My intution says that coffee is holding me back and it’s making me feel horrible. I just can’t do it anymore. It’s just another addiction that I can quit. By quitting, I’m eliminating another synthetic dependency. By quitting, I’m aligning myself more to my natural, organic path. The one that is my true north.
I am done being artificially influenced by corporate America’s drug of choice. I started realizing that coffee is so widespread because it keeps the worker bee buzzing. Nose down and focused on the task. It suppresses the natural desire to take breaks. It allows people to work on unpleasant tasks for long periods of time. It hampers the intuition and ability to discern what is important. It makes it harder to tell the difference between your genuine desires and conditioned desires.
I started getting a strong intuition that caffeine is legal because without it, the synthetic matrix we live in just wouldn’t survive. The economy would collapse as workers could no longer drug themselves into “enjoying” their work.
I saw businesses like Starbucks more like a corporate drug dealers. And how insanely unfair it is to peddle addictive substances. It just didn’t seem right to me.
So I quit.
Synchronistically, I saw this scene in an episode of Maron the other night.
I hate the idea of being sold energy in a can or coffee mug. The cultural obsession with productivity and “success” and “achievement” is a big player too. There’s a lot of pressure to perform and these “performance enhancing drugs” don’t sit well with me. I must be some kind of purist. I don’t want to rely on a drug to be able to feel happy, feel outgoing, get my work done, etc.

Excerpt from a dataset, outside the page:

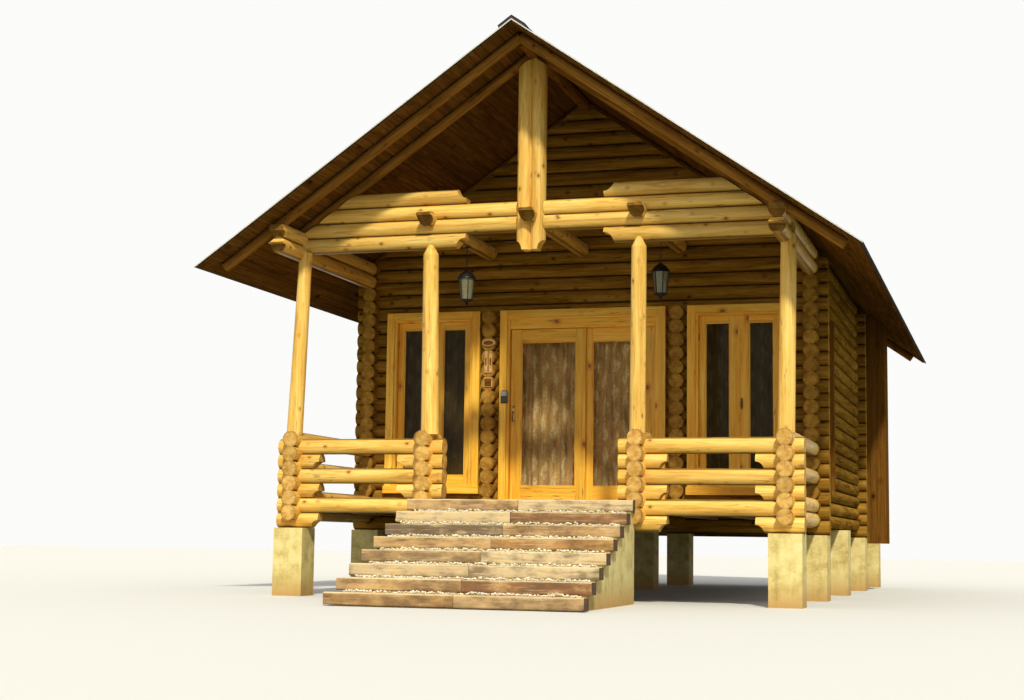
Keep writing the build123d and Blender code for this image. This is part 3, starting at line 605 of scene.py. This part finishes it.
def slope(side):
    """Place for (distance down the slope, along the building, height over the covering's top)."""
    return lambda u, w, h: shifted(side * (u + h * SLOPE) / SEC, w, RIDGE_Z + (h - u * SLOPE) / SEC)


# Roof: tongue-and-groove boards, felt, shingle tabs and ridge tabs
def cuts(lo, hi, first, step):
    """Butt joints of one row of boards."""
    out, at = [lo], lo + first
    while at < hi - 0.4:
        out.append(at)
        at += step
    return out + [hi]


for side, hand in ((-1, "left"), (1, "right")):
    p = Piece(slope(side))
    length = (EAVE_X - 0.025) * SEC
    rows = 41
    wide = (length - 0.002) / rows
    for i in range(rows):
        joints = cuts(ROOF_FRONT + 0.02, ROOF_REAR - 0.02, (1.45, 3.6, 2.5, 4.1)[i % 4], 3.6)
        for a, b in zip(joints, joints[1:]):
            p.board((0.002 + i * wide + 0.001, a + 0.001, -COVER_H - BOARD_H + 0.0005),
                    (0.002 + (i + 1) * wide - 0.001, b - 0.001, -COVER_H), ease=0.004)
    p.build(f"soffit_boards_{hand}", [soffit], "board_wood", replaces=[f"roof_boards_{hand}"])
    p = Piece(slope(side))
    length = EAVE_X * SEC
    p.board((0.001, ROOF_FRONT + 0.004, -COVER_H + 0.0002), (length - 0.004, ROOF_REAR - 0.004, -COVER_H + 0.003),
            ease=0.001)
    rows, expo, lap = 31, length / 31, 0.06
    for i in range(rows):
        u1 = (i + 1) * expo
        u0 = max(0.001, u1 - expo - lap)
        at = ROOF_FRONT - 0.16 * (i % 2)
        while at < ROOF_REAR:
            w0, w1 = max(ROOF_FRONT, at + 0.002), min(ROOF_REAR, at + 0.318)
            at += 0.32
            if w1 - w0 < 0.02:
                continue
            top, sag = -0.0004 - random.random() * 0.0012, random.uniform(-0.003, 0.0)
            low = u1 + sag if i < rows - 1 else u1
            verts = []
            for head, foot in ((-COVER_H + 0.0040, top - 0.0055), (-COVER_H + 0.0082, top)):
                verts += [(u0, w0, head), (u0, w1, head), (low, w1, foot), (low, w0, foot)]
            p.add(verts, [[0, 3, 2, 1], [4, 5, 6, 7], [0, 1, 5, 4], [2, 3, 7, 6], [1, 2, 6, 5], [3, 0, 4, 7]])
    p.build(f"shingles_{hand}", [shingle_mat], "shingle", replaces=[f"roof_cover_{hand}"])

p = Piece()


def cap_piece(w0, w1, low0, low1, thick, reach):
    """A folded tab over the ridge; low0 and low1 are its undersides over the slope at each end."""
    verts = []
    for w, low in ((w0, low0), (w1, low1)):
        for h in (low, low + thick):
            edge = RIDGE_Z - SLOPE * reach + h
            verts += [(-reach, w, edge), (0, w, RIDGE_Z + h), (reach, w, edge)]
    return verts, [[0, 1, 4, 3], [1, 2, 5, 4], [6, 9, 10, 7], [7, 10, 11, 8], [3, 4, 10, 9], [4, 5, 11, 10],
                   [0, 6, 7, 1], [1, 7, 8, 2], [0, 3, 9, 6], [2, 8, 11, 5]]


p.add(*cap_piece(ROOF_FRONT + 0.003, ROOF_REAR - 0.003, 0.0, 0.0, 0.022, 0.142))
w = ROOF_FRONT
while w < ROOF_REAR - 0.05:
    end = min(w + 0.31, ROOF_REAR)
    p.add(*cap_piece(w, end, 0.0305, 0.0215, 0.007, 0.15 - random.random() * 0.003))
    w += 0.235
p.build("ridge_tabs", [shingle_mat], "shingle", replaces=["ridge_cap"])


# Floors: boards on joists
PLANK_T = 0.028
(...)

When you’re “on” caffeine, you are more willing to do things you don’t genuinely want to do. Which doesn’t seem right to me. By eliminating caffeine, what you lose in jittery energy, you gain in clarity and balance. You gain the ability to know when you should take a break. You gain your own autonomy and independence. You no longer are a slave.
How long will I be able to keep this up? I am willing to bet I’ll order a mocha from time to time, and I’ll be mindful of how it affects me. I can’t realistically say I’m done forever, but I refuse to be addicted.